Even deep green Germany has raised the white flag on its Energiewende green energy transition, as Darwall reports:
Launching the German renewables transition in 2004, energy minister Jürgen Trittin promised that it would put no more than the cost of an ice cream on monthly electricity bills. Nine years later, his successor, Peter Altmaier, admitted that the costs could amount to $1.34 trillion by the end of the 2030s. At a meeting in June of E.U. energy ministers, Germany ran up the white flag. Altmaier shocked fellow E.U. energy ministers by rejecting higher renewable-energy targets. “We’re not going to manage that,” he told them. “Nowhere in Europe is going to manage that. Even if we did manage to get enough electric cars, we wouldn’t have enough renewable energy to keep them on the road.”

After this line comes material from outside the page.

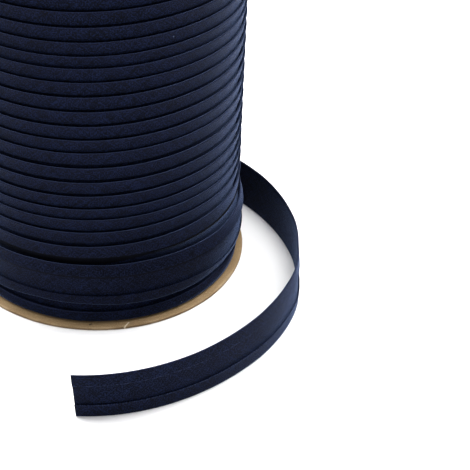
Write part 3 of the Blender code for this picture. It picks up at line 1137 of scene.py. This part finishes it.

The renewables industry may well be the biggest scam in economic history: it’s the Darien Scheme, the South Sea Bubble, the Enron-on-steroids of our age. Renewable energy is expensive, unnecessary, environmentally damaging, intrusive, harmful, ugly and pointless. Yet a significant chunk of the global economy is now wasted on it – diverting scarce resources from where they are wanted and needed; significantly reducing standards of living, especially in the poorer parts of the world.
If Trump can put a stop to this nonsense it will count among his greatest achievements. In fact, scrub that “among” – it will be his greatest achievement bar none.